- Born: 1945 (age 80–81) Brandenburg an der Havel
- Education: Free University of Berlin
- Engineering career
- Significant design: Stereobelt

= Andreas Pavel =

Andreas Pavel is a German-Brazilian cultural producer and media designer who is generally credited with patenting the personal stereo

Born in Brandenburg an der Havel, Germany, Pavel was the son of a German industrialist and vice-president of the Federation of German in Industries. At six years of age, his family moved to Morumbi, São Paulo where his father took a managing position at Matarazzo Industries.

Having studied philosophy and social sciences at the Free University of Berlin, Pavel returned to Brazil in 1967 and started his professional career as head of programming of the newly founded public broadcasting station, TV Cultura. 1970 he took up editorial planning at Abril Cultural, where he edited partwork encyclopaedias for nationwide newsstand distribution, most notably the philosophical source collection "Great Thinkers" and a reference series of "Brazilian Popular Music".
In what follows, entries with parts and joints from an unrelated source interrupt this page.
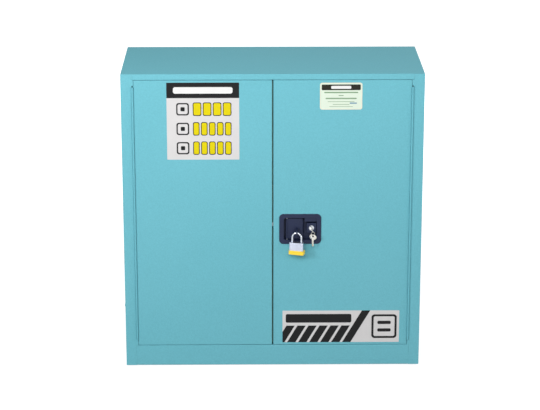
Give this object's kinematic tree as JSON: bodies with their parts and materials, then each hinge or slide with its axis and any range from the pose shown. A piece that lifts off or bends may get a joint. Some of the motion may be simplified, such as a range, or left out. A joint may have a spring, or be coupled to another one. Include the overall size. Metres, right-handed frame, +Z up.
{
  "type": "safety cabinet",
  "caption": "Double-walled steel safety cabinet with two hinged doors, recessed three-point latch, padlock, shelf and leakproof sump.",
  "frame": {"origin": "on the floor, under the middle of the carcass", "axes": "+X to the right as seen from the front, +Y to the back, +Z up"},
  "size_m": [1.1312, 0.499, 1.118],
  "materials": {
    "body_paint": "powder-coated teal, semi-gloss",
    "liner_paint": "powder-coated teal, semi-gloss",
    "zinc_steel": "zinc-plated",
    "tray_plastic": "natural polyethylene",
    "latch_black": "black powder coat",
    "lock_chrome": "polished chrome",
    "key_steel": "nickel-plated",
    "padlock_steel": "laminated steel",
    "bumper_yellow": "moulded vinyl",
    "seal_rubber": "matt",
    "vent_brass": "painted",
    "decal_film": "printed film"
  },
  "bodies": {
    "cabinet": {"side_panel_left": "body_paint", "side_panel_right": "body_paint", "top_panel": "body_paint", "back_panel": "body_paint", "front_sill": "body_paint", "base_pan": "body_paint", "liner_left": "liner_paint", "liner_right": "liner_paint", "liner_back": "liner_paint", "liner_top": "liner_paint", "sump_tray": "liner_paint", "wall_spacers": "zinc_steel", "shelf_standards": "zinc_steel", "shelf_clips": "zinc_steel", "frame_leaf_left": "body_paint", "frame_leaf_right": "body_paint", "hinge_pins": "zinc_steel", "vent_sleeve_left": "vent_brass", "vent_sleeve_right": "vent_brass", "flame_screens": "zinc_steel", "ground_stud": "zinc_steel"},
    "shelf": {"shelf": "zinc_steel", "shelf_tray": "tray_plastic"},
    "left_door": {"door_skin_left": "body_paint", "door_inner_left": "liner_paint", "door_leaf_left": "body_paint", "door_stiffener_left": "zinc_steel", "bolt_keeper": "zinc_steel", "seam_seal": "seal_rubber", "decal_panel": "decal_film"},
    "right_door": {"door_skin_right": "body_paint", "door_inner_right": "liner_paint", "door_leaf_right": "body_paint", "door_stiffener_right": "zinc_steel", "latch_pan": "latch_black", "lock_housing": "latch_black", "paddle_pin": "zinc_steel", "rotor_pivot": "zinc_steel", "latch_guides": "zinc_steel", "decal_card": "decal_film", "decal_band": "decal_film"},
    "paddle": {"paddle": "latch_black"},
    "latch_rotor": {"latch_rotor": "zinc_steel"},
    "center_bolt": {"center_bolt": "zinc_steel"},
    "top_rod": {"top_rod": "zinc_steel"},
    "bottom_rod": {"bottom_rod": "zinc_steel"},
    "lock_plug": {"lock_plug": "lock_chrome", "lock_cam": "zinc_steel", "lock_key": "key_steel"},
    "key_ring": {"key_ring": "key_steel", "spare_key": "key_steel"},
    "padlock_shackle": {"padlock_shackle": "lock_chrome"},
    "padlock_body": {"padlock_body": "padlock_steel", "padlock_bumper": "bumper_yellow"},
    "vent_cap_left": {"vent_cap_left": "vent_brass"},
    "vent_cap_right": {"vent_cap_right": "vent_brass"},
    "foot_front_left": {"foot_front_left": "zinc_steel"},
    "foot_front_right": {"foot_front_right": "zinc_steel"},
    "foot_rear_left": {"foot_rear_left": "zinc_steel"},
    "foot_rear_right": {"foot_rear_right": "zinc_steel"}
  },
  "joints": [
    {"name": "door_left_swing", "type": "hinge", "parent": "cabinet", "child": "left_door", "pos_m": [-0.5033, -0.23, 0], "axis": [0, 0, -1], "range_deg": [0, 175]},
    {"name": "door_right_swing", "type": "hinge", "parent": "cabinet", "child": "right_door", "pos_m": [0.5033, -0.23, 0], "axis": [0, 0, 1], "range_deg": [0, 175]},
    {"name": "handle_pull", "type": "hinge", "parent": "right_door", "child": "paddle", "pos_m": [0.0525, -0.2235, 0.5365], "axis": [0, 0, -1], "range_deg": [0, 30], "stiffness_Nm_per_rad": 0.6, "springref_deg": -5.73},
    {"name": "rotor_turn", "type": "hinge", "parent": "right_door", "child": "latch_rotor", "pos_m": [0.082, -0.2022, 0.53], "axis": [0, 1, 0], "range_deg": [0, 31.5]},
    {"name": "bolt_slide", "type": "slide", "parent": "right_door", "child": "center_bolt", "axis": [1, 0, 0], "range_m": [0, 0.0096]},
    {"name": "rod_top_slide", "type": "slide", "parent": "right_door", "child": "top_rod", "axis": [0, 0, -1], "range_m": [0, 0.0106]},
    {"name": "rod_bottom_slide", "type": "slide", "parent": "right_door", "child": "bottom_rod", "axis": [0, 0, 1], "range_m": [0, 0.0106]},
    {"name": "key_turn", "type": "hinge", "parent": "right_door", "child": "lock_plug", "pos_m": [0.142, -0.2285, 0.5397], "axis": [0, -1, 0], "range_deg": [0, 90]},
    {"name": "key_ring_swing", "type": "hinge", "parent": "lock_plug", "child": "key_ring", "pos_m": [0.14735, -0.244, 0.52963], "axis": [-0.866, -0.5, 0], "range_deg": [-6, 60]},
    {"name": "padlock_swing", "type": "hinge", "parent": "paddle", "child": "padlock_shackle", "pos_m": [0.08785, -0.2507, 0.5273], "axis": [-1, 0, 0], "range_deg": [0, 80]},
    {"name": "padlock_release", "type": "slide", "parent": "padlock_shackle", "child": "padlock_body", "axis": [0, 0, -1], "range_m": [0, 0.014]},
    {"name": "shelf_lift", "type": "slide", "parent": "cabinet", "child": "shelf", "axis": [0, 0, 1], "range_m": [0, 0.03]},
    {"name": "vent_cap_left_unscrew", "type": "slide", "parent": "cabinet", "child": "vent_cap_left", "axis": [-1, 0, 0], "range_m": [0, 0.02]},
    {"name": "vent_cap_right_unscrew", "type": "slide", "parent": "cabinet", "child": "vent_cap_right", "axis": [1, 0, 0], "range_m": [0, 0.02]},
    {"name": "screw_foot_front_left", "type": "slide", "parent": "cabinet", "child": "foot_front_left", "axis": [0, 0, -1], "range_m": [0, 0.008]},
    {"name": "screw_foot_front_right", "type": "slide", "parent": "cabinet", "child": "foot_front_right", "axis": [0, 0, -1], "range_m": [0, 0.008]},
    {"name": "screw_foot_rear_left", "type": "slide", "parent": "cabinet", "child": "foot_rear_left", "axis": [0, 0, -1], "range_m": [0, 0.008]},
    {"name": "screw_foot_rear_right", "type": "slide", "parent": "cabinet", "child": "foot_rear_right", "axis": [0, 0, -1], "range_m": [0, 0.008]}
  ],
  "couplings": [
    {"joint": "rotor_turn", "follows": "handle_pull", "ratio": 1.031},
    {"joint": "bolt_slide", "follows": "handle_pull", "m_per_rad": 0.017666},
    {"joint": "rod_top_slide", "follows": "handle_pull", "m_per_rad": 0.019633},
    {"joint": "rod_bottom_slide", "follows": "handle_pull", "m_per_rad": 0.019633}
  ]
}
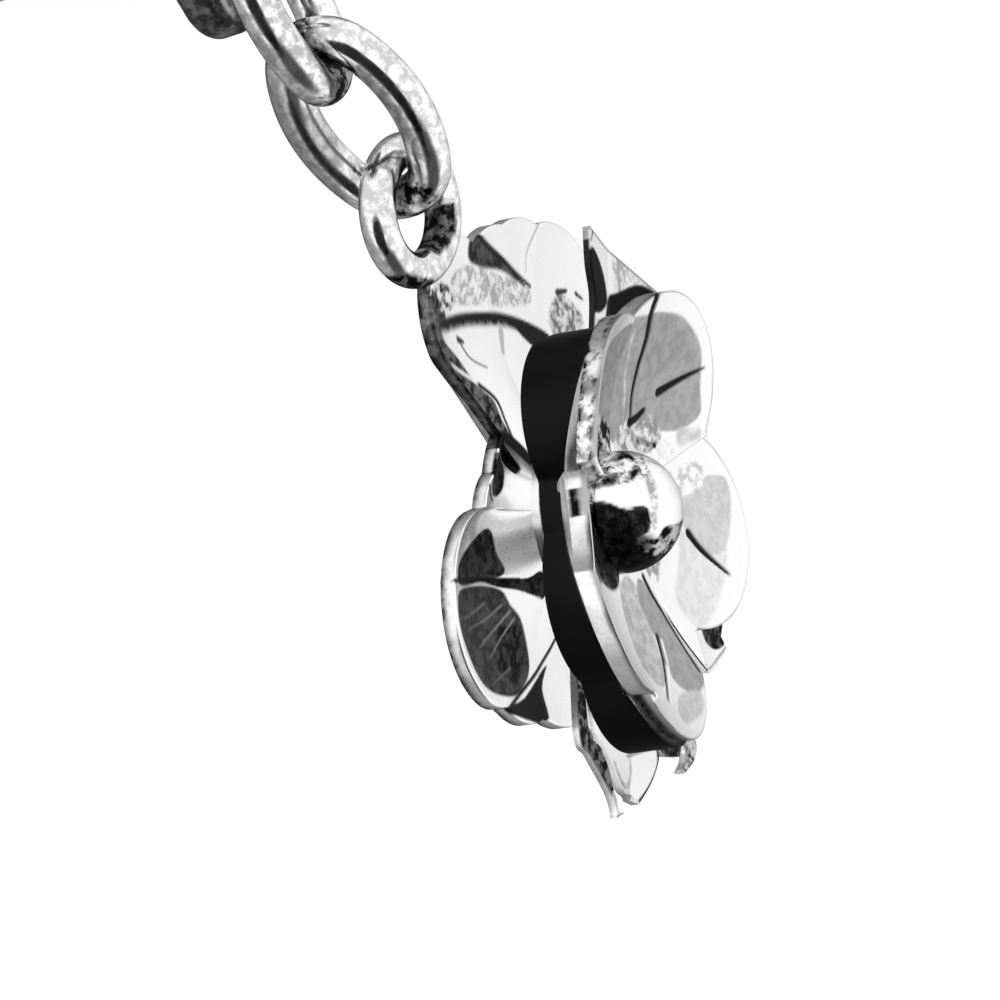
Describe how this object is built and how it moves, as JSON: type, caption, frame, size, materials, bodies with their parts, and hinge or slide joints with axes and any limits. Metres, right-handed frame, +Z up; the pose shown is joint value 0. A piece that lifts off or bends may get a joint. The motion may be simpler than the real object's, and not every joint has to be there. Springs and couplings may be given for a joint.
{
  "type": "drop earring",
  "caption": "Drop earring: a layered silver flower with an engraved blossom and a blackened cup, hung from a plain oblong stud by oval links.",
  "frame": {"origin": "middle of the button's back face, where the earring sits on the front of the ear lobe", "axes": "+Z up, against the way the flower hangs; +Y back through the ear along the post; the flower faces -Y; +X to the right of someone facing the flower"},
  "size_m": [0.0218, 0.0178, 0.0423],
  "materials": {
    "polished_silver": "polished sterling silver, light wear",
    "petal_silver": "polished sterling silver with darkened creases",
    "engraved_silver": "polished sterling silver with blackened engraved veins",
    "blackened_silver": "oxidised silver, near black, satin"
  },
  "bodies": {
    "hanger": {"ear_stud": "polished_silver", "upper_link": "polished_silver", "lower_link": "polished_silver"},
    "drop": {"back_petals": "petal_silver", "leaf_sheet": "petal_silver", "calyx": "blackened_silver", "front_blossom": "engraved_silver", "centre_rivet": "polished_silver"}
  },
  "joints": [
    {"name": "drop_swing", "type": "hinge", "parent": "hanger", "child": "drop", "pos_m": [0, -0.00315, -0.01226], "axis": [0, 1, 0], "range_deg": [-60, 60]}
  ]
}
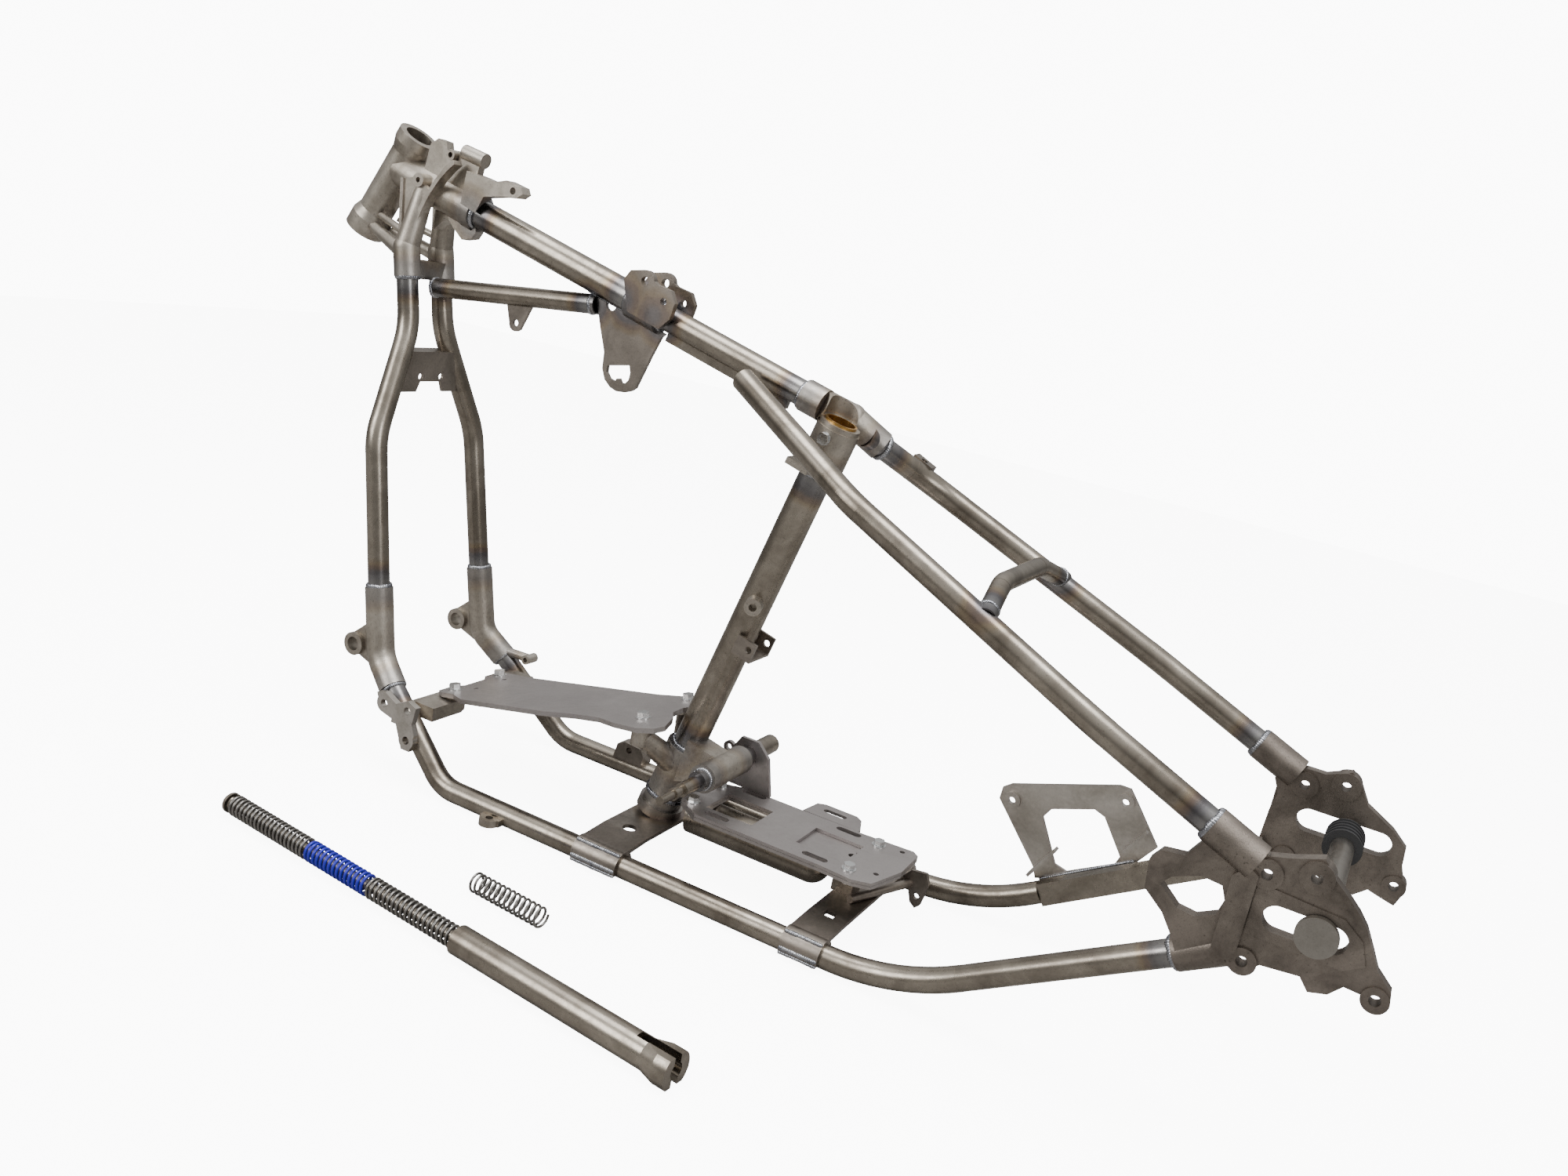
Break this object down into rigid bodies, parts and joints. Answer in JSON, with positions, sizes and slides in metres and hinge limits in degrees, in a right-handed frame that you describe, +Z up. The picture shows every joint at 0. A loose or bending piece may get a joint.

In March 1977, Pavel filed the a patent application for his Stereobelt in Italy, followed by further applications in Germany, United States, United Kingdom, and Japan. Pavel subsequently tried to interest companies like Uher, Beyer, B&O, and Brionvega in manufacturing his device.

In 1989, Pavel started infringement proceedings against Sony in the UK. Four years later, the British patent was invalidated by a British judge. The exact settlement fee is not known, but European press accounts said that it is estimated that Pavel received a cash settlement in excess of $10,000,000 and received some royalties on Walkman sales.